- [SET TASK] Restate, word for word, every line of the data.

__________

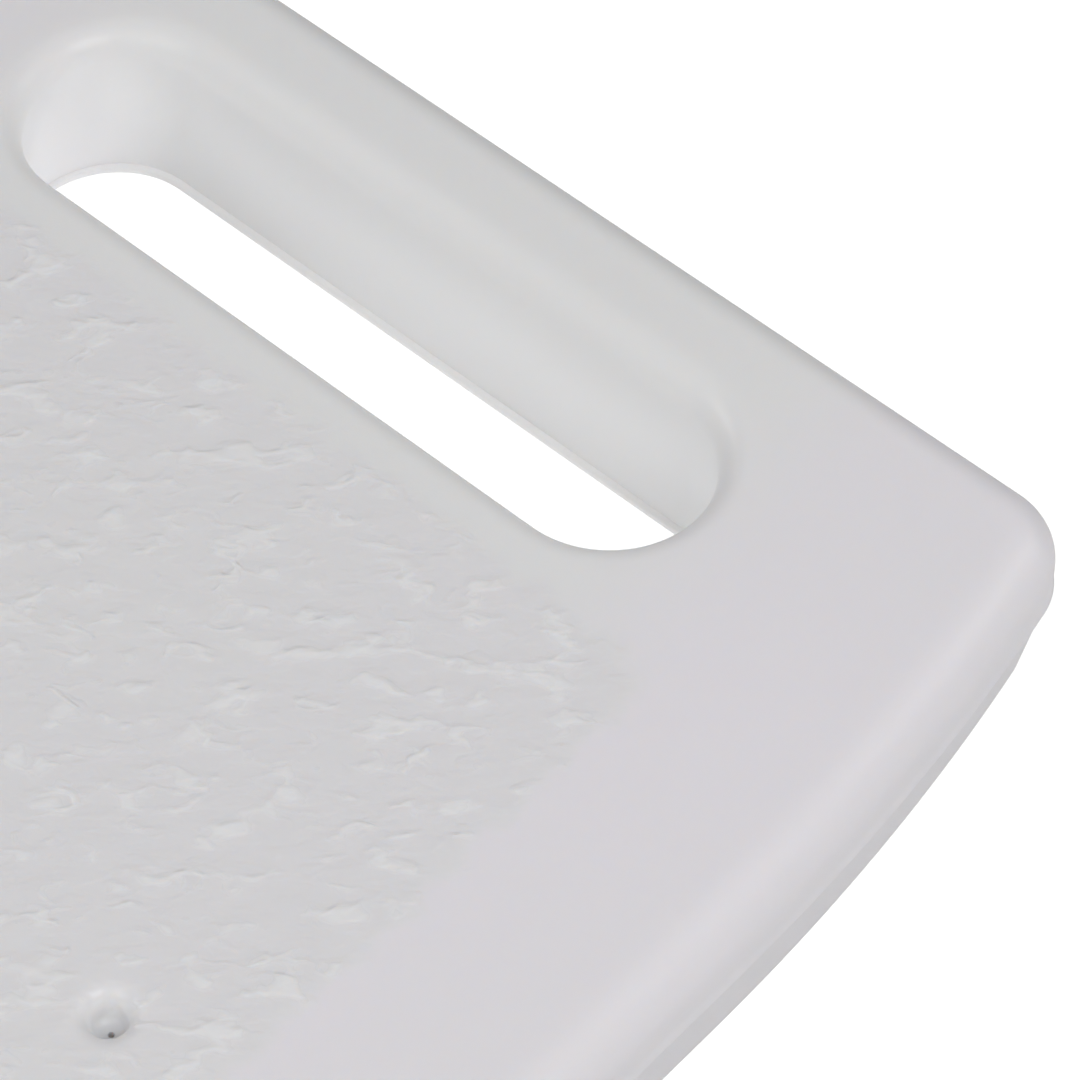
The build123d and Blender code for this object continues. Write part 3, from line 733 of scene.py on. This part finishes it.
class Effects:
    """The effects that several finishes share, each a node group that is built once."""

    def __init__(self) -> None:
        """Builds the groups."""
        self.grain = self._grain()
        self.handling = self._handling()
        self.drawn = self._drawn()
        self.leg_lines = self._leg_lines()

    def _grain(self) -> Tree:
        """A fine even grain, as moulded or blasted surfaces have."""
        wanted = {"Vector": None, "Scale": 2500.0}
        graph, inputs, outputs = new_group("fine_grain", wanted, ("Height",))
        fine = graph.noise(inputs["Vector"], 1.0, 3.0, 0.6)
        graph.link(inputs["Scale"], fine.inputs["Scale"])
        graph.link(graph.span(fine.outputs[0], (0.3, 0.7)), outputs["Height"])
        return graph.tree

    def _handling(self) -> Tree:
        """Cloudy marks and thin scuffs, as hands and floors leave them."""
        wanted = {"Vector": None, "Scale": 1.0}
        graph, inputs, outputs = new_group("handling_marks", wanted, ("Smudge", "Scuff"))
        scaled = graph.vector("SCALE", inputs["Vector"])
        graph.link(inputs["Scale"], scaled.inputs["Scale"])
        place = scaled.outputs[0]
        cloud = graph.noise(place, 28.0, 4.0, 0.6).outputs[0]
        graph.link(graph.span(cloud, (0.42, 0.72)), outputs["Smudge"])
        warp = graph.vector("SCALE", graph.noise(place, 45.0, 2.0).outputs["Color"])
        warp.inputs["Scale"].default_value = 0.02
        bent = graph.vector("ADD", place, warp.outputs[0]).outputs[0]
        edges = graph.add(
            "ShaderNodeTexVoronoi", {"Vector": bent, "Scale": 60.0}, feature="DISTANCE_TO_EDGE"
        ).outputs["Distance"]
        line = graph.span(edges, (0.0, 0.02), (1.0, 0.0))
        gate = graph.span(graph.cloud(place, 38.0, 2.0), (0.58, 0.68))
        graph.link(graph.math("MULTIPLY", line, gate), outputs["Scuff"])
        return graph.tree

    def _drawn(self) -> Tree:
        """Fine parallel lines along the third coordinate, as drawn or brushed metal has."""
        wanted = {"Vector": None, "Scale": 2200.0, "Stretch": 0.02}
        graph, inputs, outputs = new_group("drawn_lines", wanted, ("Height", "Streak"))
        squeeze = graph.combine(1.0, 1.0, inputs["Stretch"])
        place = graph.vector("MULTIPLY", inputs["Vector"], squeeze).outputs[0]
        fine = graph.noise(place, 1.0, 2.0, 0.6)
        graph.link(inputs["Scale"], fine.inputs["Scale"])
        graph.link(fine.outputs[0], outputs["Height"])
        streak = graph.cloud(place, 420.0, 3.0)
        graph.link(graph.span(streak, (0.3, 0.7)), outputs["Streak"])
        return graph.tree

    def _leg_lines(self) -> Tree:
        """Turns a place on a leg or a top bar: the third coordinate then runs along the tube."""
        graph, inputs, _ = new_group("leg_lines", {"Vector": None}, ())
        graph.tree.interface.new_socket("Vector", in_out="OUTPUT", socket_type="NodeSocketVector")
        target = find_node(graph.tree, "NodeGroupOutput").inputs["Vector"]
        folded = graph.vector("ABSOLUTE", inputs["Vector"]).outputs[0]
        down = Vector((0.238943, 0.156434, -0.95835))
        outward = Vector((0.971033, -0.038494, 0.235822))
        sides = [graph.dot(folded, v) for v in (outward, down.cross(outward), down)]
        leg = graph.combine(*sides)
        parts = graph.add("ShaderNodeSeparateXYZ", {"Vector": inputs["Vector"]}).outputs
        bar = graph.combine(parts[0], parts[2], parts[1])
        share = graph.span(parts[2], (0.300, 0.338))
        mixed = graph.add("ShaderNodeMix", {"Factor": share, 4: leg, 5: bar}, data_type="VECTOR")
        graph.link(mixed.outputs[1], target)
        return graph.tree


# ---------------- finishes


@dataclass(frozen=True)
class Finish:
    """What every finish has."""

    name: str
    colour: Colour
    roughness: float

    def material(self, effects: Effects) -> bpy.types.Material:
        """Makes the finish's material.

        Args:
            effects: The shared effects.

        Returns:
            The new material.
        """
        material = bpy.data.materials.new(self.name)
        material.use_nodes = True
        graph = Graph(material.node_tree)
        shader = find_node(material.node_tree, "ShaderNodeBsdfPrincipled")
        shader.inputs["Base Color"].default_value = rgba(self.colour)
        shader.inputs["Roughness"].default_value = self.roughness
        self.dress(graph, shader, effects)
        material.diffuse_color = rgba(self.colour)
        return material

    def dress(self, graph: Graph, shader: Node, effects: Effects) -> None:
        """Adds the finish's own detail."""

    def relief(self, graph: Graph, shader: Node, height: object, depth: float) -> None:
        """Presses a height pattern into the surface.

        Args:
            graph: The material's graph.
            shader: The material's shader.
            height: The pattern, from 0 to 1.
            depth: How deep it goes, in metres.
        """
        bump = graph.add("ShaderNodeBump", {"Height": height, "Distance": depth, "Strength": 1.0})
        graph.link(bump.outputs[0], shader.inputs["Normal"])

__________

- [FULL SOLUTION]
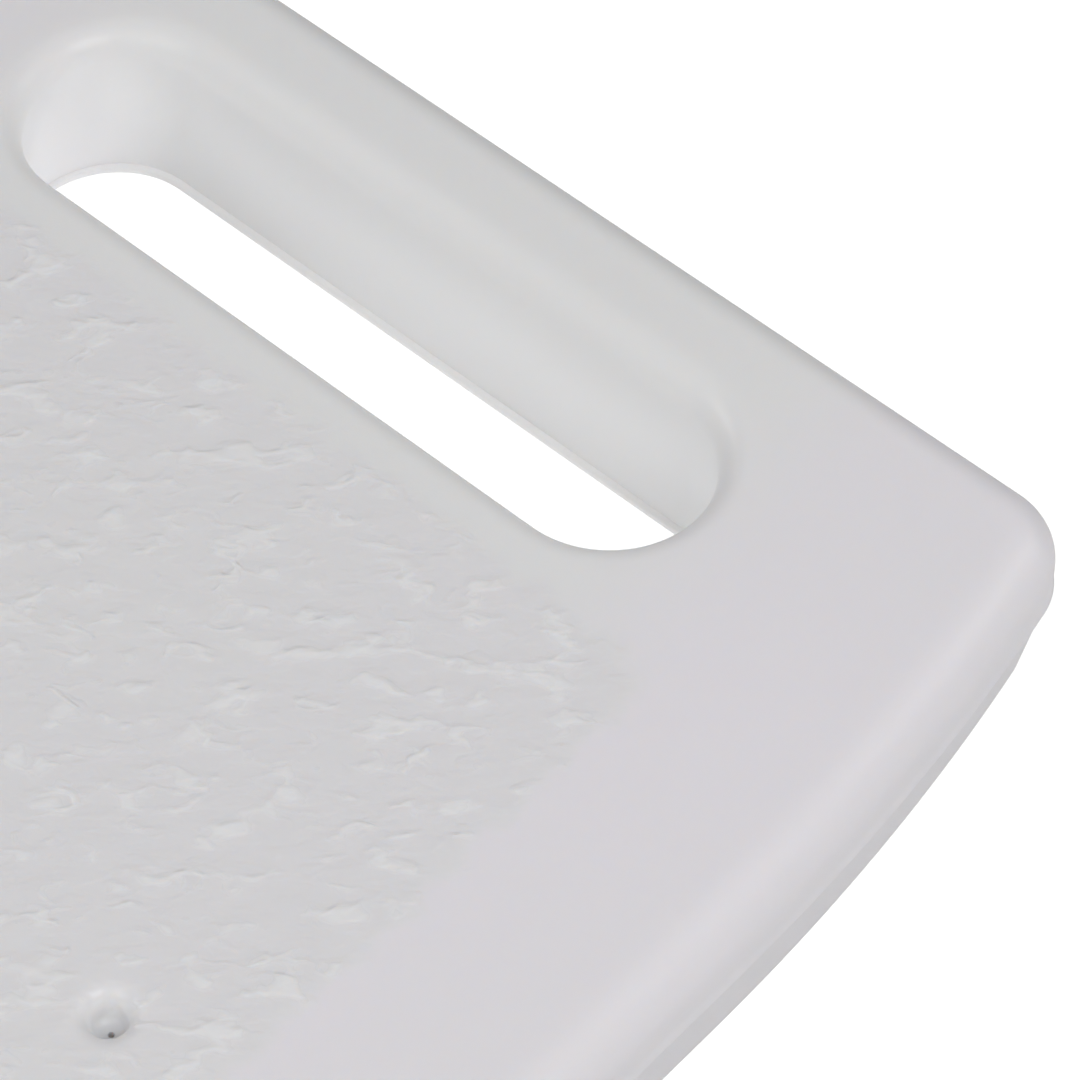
The build123d and Blender code for this object continues. Write part 3, from line 733 of scene.py on. This part finishes it.
class Effects:
    """The effects that several finishes share, each a node group that is built once."""

    def __init__(self) -> None:
        """Builds the groups."""
        self.grain = self._grain()
        self.handling = self._handling()
        self.drawn = self._drawn()
        self.leg_lines = self._leg_lines()

    def _grain(self) -> Tree:
        """A fine even grain, as moulded or blasted surfaces have."""
        wanted = {"Vector": None, "Scale": 2500.0}
        graph, inputs, outputs = new_group("fine_grain", wanted, ("Height",))
        fine = graph.noise(inputs["Vector"], 1.0, 3.0, 0.6)
        graph.link(inputs["Scale"], fine.inputs["Scale"])
        graph.link(graph.span(fine.outputs[0], (0.3, 0.7)), outputs["Height"])
        return graph.tree

    def _handling(self) -> Tree:
        """Cloudy marks and thin scuffs, as hands and floors leave them."""
        wanted = {"Vector": None, "Scale": 1.0}
        graph, inputs, outputs = new_group("handling_marks", wanted, ("Smudge", "Scuff"))
        scaled = graph.vector("SCALE", inputs["Vector"])
        graph.link(inputs["Scale"], scaled.inputs["Scale"])
        place = scaled.outputs[0]
        cloud = graph.noise(place, 28.0, 4.0, 0.6).outputs[0]
        graph.link(graph.span(cloud, (0.42, 0.72)), outputs["Smudge"])
        warp = graph.vector("SCALE", graph.noise(place, 45.0, 2.0).outputs["Color"])
        warp.inputs["Scale"].default_value = 0.02
        bent = graph.vector("ADD", place, warp.outputs[0]).outputs[0]
        edges = graph.add(
            "ShaderNodeTexVoronoi", {"Vector": bent, "Scale": 60.0}, feature="DISTANCE_TO_EDGE"
        ).outputs["Distance"]
        line = graph.span(edges, (0.0, 0.02), (1.0, 0.0))
        gate = graph.span(graph.cloud(place, 38.0, 2.0), (0.58, 0.68))
        graph.link(graph.math("MULTIPLY", line, gate), outputs["Scuff"])
        return graph.tree

    def _drawn(self) -> Tree:
        """Fine parallel lines along the third coordinate, as drawn or brushed metal has."""
        wanted = {"Vector": None, "Scale": 2200.0, "Stretch": 0.02}
        graph, inputs, outputs = new_group("drawn_lines", wanted, ("Height", "Streak"))
        squeeze = graph.combine(1.0, 1.0, inputs["Stretch"])
        place = graph.vector("MULTIPLY", inputs["Vector"], squeeze).outputs[0]
        fine = graph.noise(place, 1.0, 2.0, 0.6)
        graph.link(inputs["Scale"], fine.inputs["Scale"])
        graph.link(fine.outputs[0], outputs["Height"])
        streak = graph.cloud(place, 420.0, 3.0)
        graph.link(graph.span(streak, (0.3, 0.7)), outputs["Streak"])
        return graph.tree

    def _leg_lines(self) -> Tree:
        """Turns a place on a leg or a top bar: the third coordinate then runs along the tube."""
        graph, inputs, _ = new_group("leg_lines", {"Vector": None}, ())
        graph.tree.interface.new_socket("Vector", in_out="OUTPUT", socket_type="NodeSocketVector")
        target = find_node(graph.tree, "NodeGroupOutput").inputs["Vector"]
        folded = graph.vector("ABSOLUTE", inputs["Vector"]).outputs[0]
        down = Vector((0.238943, 0.156434, -0.95835))
        outward = Vector((0.971033, -0.038494, 0.235822))
        sides = [graph.dot(folded, v) for v in (outward, down.cross(outward), down)]
        leg = graph.combine(*sides)
        parts = graph.add("ShaderNodeSeparateXYZ", {"Vector": inputs["Vector"]}).outputs
        bar = graph.combine(parts[0], parts[2], parts[1])
        share = graph.span(parts[2], (0.300, 0.338))
        mixed = graph.add("ShaderNodeMix", {"Factor": share, 4: leg, 5: bar}, data_type="VECTOR")
        graph.link(mixed.outputs[1], target)
        return graph.tree


# ---------------- finishes


@dataclass(frozen=True)
class Finish:
    """What every finish has."""

    name: str
    colour: Colour
    roughness: float

    def material(self, effects: Effects) -> bpy.types.Material:
        """Makes the finish's material.

        Args:
            effects: The shared effects.

        Returns:
            The new material.
        """
        material = bpy.data.materials.new(self.name)
        material.use_nodes = True
        graph = Graph(material.node_tree)
        shader = find_node(material.node_tree, "ShaderNodeBsdfPrincipled")
        shader.inputs["Base Color"].default_value = rgba(self.colour)
        shader.inputs["Roughness"].default_value = self.roughness
        self.dress(graph, shader, effects)
        material.diffuse_color = rgba(self.colour)
        return material

    def dress(self, graph: Graph, shader: Node, effects: Effects) -> None:
        """Adds the finish's own detail."""

    def relief(self, graph: Graph, shader: Node, height: object, depth: float) -> None:
        """Presses a height pattern into the surface.

        Args:
            graph: The material's graph.
            shader: The material's shader.
            height: The pattern, from 0 to 1.
            depth: How deep it goes, in metres.
        """
        bump = graph.add("ShaderNodeBump", {"Height": height, "Distance": depth, "Strength": 1.0})
        graph.link(bump.outputs[0], shader.inputs["Normal"])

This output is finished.